- [BRIEF] Both the line containing "add(ground_away.rotate(Axis.Z, 180), mode=Mode.SUBTRACT)" and the line containing "film_width = 36" are to be reproduced exactly, along with every line between them, and nothing more.

- [EXERCISE INPUT]
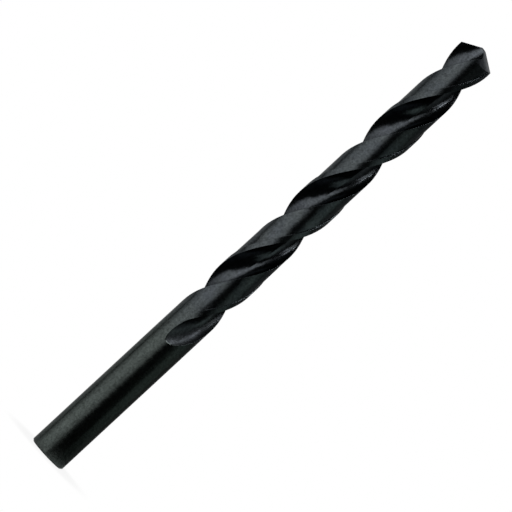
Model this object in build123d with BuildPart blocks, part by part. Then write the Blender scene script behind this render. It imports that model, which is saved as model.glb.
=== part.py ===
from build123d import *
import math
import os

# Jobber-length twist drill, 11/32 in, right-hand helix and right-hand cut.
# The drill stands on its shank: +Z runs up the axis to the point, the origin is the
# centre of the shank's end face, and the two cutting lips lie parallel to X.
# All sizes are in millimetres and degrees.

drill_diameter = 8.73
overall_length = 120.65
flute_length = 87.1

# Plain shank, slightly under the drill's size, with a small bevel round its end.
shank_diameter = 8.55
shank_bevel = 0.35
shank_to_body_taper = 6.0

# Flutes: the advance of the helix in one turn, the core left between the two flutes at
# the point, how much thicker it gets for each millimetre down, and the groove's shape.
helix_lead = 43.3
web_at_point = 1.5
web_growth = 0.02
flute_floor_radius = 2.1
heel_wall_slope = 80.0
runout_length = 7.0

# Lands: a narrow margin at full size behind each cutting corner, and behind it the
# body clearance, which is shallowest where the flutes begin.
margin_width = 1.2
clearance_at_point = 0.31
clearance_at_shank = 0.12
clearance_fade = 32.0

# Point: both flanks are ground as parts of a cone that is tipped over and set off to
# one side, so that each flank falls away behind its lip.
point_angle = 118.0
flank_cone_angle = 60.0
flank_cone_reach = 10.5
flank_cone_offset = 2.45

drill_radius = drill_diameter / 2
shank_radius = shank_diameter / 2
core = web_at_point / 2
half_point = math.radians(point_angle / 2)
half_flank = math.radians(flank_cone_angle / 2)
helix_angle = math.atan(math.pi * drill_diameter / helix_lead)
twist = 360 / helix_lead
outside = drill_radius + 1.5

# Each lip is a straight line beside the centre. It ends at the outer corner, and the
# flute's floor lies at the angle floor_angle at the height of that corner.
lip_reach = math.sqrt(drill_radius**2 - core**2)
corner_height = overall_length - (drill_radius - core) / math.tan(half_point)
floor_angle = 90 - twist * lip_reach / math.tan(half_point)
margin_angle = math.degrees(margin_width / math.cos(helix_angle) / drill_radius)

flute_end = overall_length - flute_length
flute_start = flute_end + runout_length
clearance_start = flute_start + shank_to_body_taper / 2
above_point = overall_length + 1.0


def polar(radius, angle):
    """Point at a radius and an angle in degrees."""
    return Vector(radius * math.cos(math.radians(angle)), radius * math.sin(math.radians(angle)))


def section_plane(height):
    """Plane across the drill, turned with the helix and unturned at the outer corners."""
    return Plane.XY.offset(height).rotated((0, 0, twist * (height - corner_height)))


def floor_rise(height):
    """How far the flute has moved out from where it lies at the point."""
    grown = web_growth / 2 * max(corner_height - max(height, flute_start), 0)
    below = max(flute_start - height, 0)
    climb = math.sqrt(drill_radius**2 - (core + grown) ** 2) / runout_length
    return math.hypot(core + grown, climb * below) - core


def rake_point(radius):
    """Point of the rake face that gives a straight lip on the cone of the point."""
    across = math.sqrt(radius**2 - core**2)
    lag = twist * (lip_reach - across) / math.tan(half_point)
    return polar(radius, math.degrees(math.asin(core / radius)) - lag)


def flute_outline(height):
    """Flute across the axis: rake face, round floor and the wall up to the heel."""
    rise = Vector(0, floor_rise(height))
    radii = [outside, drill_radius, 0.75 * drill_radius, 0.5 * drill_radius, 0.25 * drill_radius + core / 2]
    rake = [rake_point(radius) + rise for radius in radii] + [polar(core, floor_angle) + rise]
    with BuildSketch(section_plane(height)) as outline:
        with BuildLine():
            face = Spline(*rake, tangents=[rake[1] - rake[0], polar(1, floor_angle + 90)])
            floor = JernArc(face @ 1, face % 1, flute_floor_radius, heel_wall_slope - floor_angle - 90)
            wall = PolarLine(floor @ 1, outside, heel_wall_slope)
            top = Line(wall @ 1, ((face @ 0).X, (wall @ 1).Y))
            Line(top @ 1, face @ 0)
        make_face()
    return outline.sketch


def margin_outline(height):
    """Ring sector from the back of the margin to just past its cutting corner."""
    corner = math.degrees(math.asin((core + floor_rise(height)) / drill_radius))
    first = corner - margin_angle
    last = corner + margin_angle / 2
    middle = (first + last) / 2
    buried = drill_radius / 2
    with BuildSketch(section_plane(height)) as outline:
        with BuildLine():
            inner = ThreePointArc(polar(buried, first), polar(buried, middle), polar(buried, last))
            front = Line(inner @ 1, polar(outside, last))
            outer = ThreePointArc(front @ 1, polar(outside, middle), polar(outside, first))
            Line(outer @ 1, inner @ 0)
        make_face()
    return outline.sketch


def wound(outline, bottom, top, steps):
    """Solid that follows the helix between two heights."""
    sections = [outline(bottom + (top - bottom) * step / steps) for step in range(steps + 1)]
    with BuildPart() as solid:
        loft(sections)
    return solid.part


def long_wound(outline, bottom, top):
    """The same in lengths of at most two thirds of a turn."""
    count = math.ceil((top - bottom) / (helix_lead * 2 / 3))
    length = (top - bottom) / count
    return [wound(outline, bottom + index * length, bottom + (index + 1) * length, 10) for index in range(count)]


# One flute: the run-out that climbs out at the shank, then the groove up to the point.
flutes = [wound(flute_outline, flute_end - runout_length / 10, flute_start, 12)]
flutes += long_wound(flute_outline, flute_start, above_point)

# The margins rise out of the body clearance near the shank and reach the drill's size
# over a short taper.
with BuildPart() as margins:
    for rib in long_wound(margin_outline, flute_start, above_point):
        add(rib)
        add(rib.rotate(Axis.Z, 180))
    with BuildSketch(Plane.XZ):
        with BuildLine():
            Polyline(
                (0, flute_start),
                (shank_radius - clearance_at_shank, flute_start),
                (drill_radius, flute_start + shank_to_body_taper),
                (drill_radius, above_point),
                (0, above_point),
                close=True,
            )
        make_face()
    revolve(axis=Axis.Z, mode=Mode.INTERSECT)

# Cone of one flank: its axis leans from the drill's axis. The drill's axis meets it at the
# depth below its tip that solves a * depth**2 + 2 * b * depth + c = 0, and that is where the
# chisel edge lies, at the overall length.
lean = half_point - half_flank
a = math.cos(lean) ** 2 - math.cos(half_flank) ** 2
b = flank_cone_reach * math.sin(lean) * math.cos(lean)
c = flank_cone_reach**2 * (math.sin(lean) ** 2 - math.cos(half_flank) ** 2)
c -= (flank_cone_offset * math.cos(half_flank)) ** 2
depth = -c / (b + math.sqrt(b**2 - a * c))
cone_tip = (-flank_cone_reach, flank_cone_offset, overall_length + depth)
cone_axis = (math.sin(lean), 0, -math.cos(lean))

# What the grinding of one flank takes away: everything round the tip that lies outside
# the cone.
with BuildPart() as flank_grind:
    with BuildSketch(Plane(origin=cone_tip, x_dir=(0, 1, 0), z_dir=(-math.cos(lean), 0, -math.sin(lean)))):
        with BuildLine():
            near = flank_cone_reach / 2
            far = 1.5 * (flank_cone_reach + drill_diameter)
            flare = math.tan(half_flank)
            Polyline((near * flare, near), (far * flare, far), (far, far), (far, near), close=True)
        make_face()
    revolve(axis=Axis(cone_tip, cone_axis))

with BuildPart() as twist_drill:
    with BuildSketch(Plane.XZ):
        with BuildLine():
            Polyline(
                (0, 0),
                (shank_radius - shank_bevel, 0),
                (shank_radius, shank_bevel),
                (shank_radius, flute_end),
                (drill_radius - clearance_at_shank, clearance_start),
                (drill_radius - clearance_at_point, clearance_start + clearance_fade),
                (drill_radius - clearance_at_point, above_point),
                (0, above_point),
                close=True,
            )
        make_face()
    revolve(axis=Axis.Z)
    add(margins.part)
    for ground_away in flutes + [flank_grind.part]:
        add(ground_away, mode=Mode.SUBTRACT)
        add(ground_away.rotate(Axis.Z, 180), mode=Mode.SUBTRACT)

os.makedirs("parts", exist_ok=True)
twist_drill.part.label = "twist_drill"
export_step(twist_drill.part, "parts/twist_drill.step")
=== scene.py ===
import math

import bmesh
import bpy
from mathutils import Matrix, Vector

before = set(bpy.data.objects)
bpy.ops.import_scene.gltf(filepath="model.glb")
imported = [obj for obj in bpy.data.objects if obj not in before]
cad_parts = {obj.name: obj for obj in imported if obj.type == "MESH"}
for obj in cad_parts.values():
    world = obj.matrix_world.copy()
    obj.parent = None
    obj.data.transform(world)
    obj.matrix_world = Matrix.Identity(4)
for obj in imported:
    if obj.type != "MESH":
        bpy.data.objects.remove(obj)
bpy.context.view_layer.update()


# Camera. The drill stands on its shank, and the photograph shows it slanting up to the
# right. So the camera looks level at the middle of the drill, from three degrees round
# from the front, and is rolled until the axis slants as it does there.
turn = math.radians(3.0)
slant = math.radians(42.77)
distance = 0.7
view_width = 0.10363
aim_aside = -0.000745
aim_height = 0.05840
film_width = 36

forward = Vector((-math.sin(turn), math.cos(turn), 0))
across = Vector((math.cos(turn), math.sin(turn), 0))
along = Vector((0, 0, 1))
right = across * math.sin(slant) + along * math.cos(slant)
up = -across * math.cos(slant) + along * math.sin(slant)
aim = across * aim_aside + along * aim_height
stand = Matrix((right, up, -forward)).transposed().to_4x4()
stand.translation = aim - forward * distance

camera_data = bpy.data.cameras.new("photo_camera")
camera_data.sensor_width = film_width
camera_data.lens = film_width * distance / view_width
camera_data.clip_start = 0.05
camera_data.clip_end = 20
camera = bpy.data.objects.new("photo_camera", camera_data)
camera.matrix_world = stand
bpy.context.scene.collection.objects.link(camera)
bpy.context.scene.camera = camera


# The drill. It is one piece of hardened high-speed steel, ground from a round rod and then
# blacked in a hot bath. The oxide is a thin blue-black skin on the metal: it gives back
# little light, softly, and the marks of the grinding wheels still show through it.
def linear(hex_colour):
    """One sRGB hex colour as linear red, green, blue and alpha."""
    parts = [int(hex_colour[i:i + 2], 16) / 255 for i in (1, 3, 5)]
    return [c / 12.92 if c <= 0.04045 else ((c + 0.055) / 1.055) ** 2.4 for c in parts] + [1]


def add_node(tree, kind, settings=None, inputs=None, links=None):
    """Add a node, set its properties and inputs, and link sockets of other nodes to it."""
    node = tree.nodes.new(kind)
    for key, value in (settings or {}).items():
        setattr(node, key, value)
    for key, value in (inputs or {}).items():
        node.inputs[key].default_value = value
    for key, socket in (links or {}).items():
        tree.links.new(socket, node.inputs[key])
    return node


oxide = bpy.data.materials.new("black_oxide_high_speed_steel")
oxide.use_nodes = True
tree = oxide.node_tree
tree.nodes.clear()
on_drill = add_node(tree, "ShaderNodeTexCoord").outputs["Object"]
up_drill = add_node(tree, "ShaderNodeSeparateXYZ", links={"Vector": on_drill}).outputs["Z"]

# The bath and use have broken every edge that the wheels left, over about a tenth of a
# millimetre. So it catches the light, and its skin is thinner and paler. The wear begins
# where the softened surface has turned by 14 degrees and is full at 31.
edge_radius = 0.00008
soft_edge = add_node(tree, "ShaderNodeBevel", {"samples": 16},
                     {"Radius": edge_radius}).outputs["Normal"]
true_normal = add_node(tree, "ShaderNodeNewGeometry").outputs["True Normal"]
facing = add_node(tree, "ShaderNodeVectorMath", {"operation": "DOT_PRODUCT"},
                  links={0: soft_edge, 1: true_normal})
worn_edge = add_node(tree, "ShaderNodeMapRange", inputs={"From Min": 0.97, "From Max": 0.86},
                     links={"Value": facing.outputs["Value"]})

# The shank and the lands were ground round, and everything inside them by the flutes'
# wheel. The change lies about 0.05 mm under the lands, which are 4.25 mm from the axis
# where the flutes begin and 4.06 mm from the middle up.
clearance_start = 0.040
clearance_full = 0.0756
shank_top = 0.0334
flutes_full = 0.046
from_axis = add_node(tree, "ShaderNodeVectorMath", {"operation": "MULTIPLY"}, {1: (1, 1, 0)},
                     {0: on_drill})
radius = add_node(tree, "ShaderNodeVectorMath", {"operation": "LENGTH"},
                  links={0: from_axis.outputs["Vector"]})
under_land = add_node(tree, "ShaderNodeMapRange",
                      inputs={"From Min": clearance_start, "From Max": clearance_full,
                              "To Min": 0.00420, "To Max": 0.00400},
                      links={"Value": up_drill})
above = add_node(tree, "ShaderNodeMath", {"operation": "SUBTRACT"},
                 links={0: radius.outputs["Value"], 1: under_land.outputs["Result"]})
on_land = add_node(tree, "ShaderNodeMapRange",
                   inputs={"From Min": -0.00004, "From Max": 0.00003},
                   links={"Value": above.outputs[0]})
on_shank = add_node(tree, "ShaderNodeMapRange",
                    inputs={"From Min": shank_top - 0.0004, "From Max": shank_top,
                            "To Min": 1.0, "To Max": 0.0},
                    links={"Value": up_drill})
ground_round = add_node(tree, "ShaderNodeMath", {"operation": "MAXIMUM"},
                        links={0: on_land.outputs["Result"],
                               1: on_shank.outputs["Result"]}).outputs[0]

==

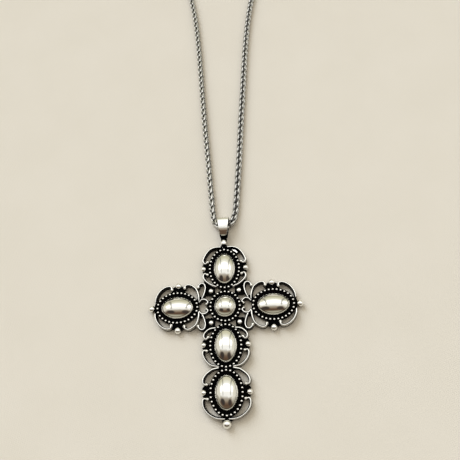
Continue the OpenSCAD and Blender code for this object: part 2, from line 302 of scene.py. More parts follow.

- [ANSWER FOR THE TASK]
        add(ground_away.rotate(Axis.Z, 180), mode=Mode.SUBTRACT)

os.makedirs("parts", exist_ok=True)
twist_drill.part.label = "twist_drill"
export_step(twist_drill.part, "parts/twist_drill.step")
=== scene.py ===
import math

import bmesh
import bpy
from mathutils import Matrix, Vector

before = set(bpy.data.objects)
bpy.ops.import_scene.gltf(filepath="model.glb")
imported = [obj for obj in bpy.data.objects if obj not in before]
cad_parts = {obj.name: obj for obj in imported if obj.type == "MESH"}
for obj in cad_parts.values():
    world = obj.matrix_world.copy()
    obj.parent = None
    obj.data.transform(world)
    obj.matrix_world = Matrix.Identity(4)
for obj in imported:
    if obj.type != "MESH":
        bpy.data.objects.remove(obj)
bpy.context.view_layer.update()


# Camera. The drill stands on its shank, and the photograph shows it slanting up to the
# right. So the camera looks level at the middle of the drill, from three degrees round
# from the front, and is rolled until the axis slants as it does there.
turn = math.radians(3.0)
slant = math.radians(42.77)
distance = 0.7
view_width = 0.10363
aim_aside = -0.000745
aim_height = 0.05840
film_width = 36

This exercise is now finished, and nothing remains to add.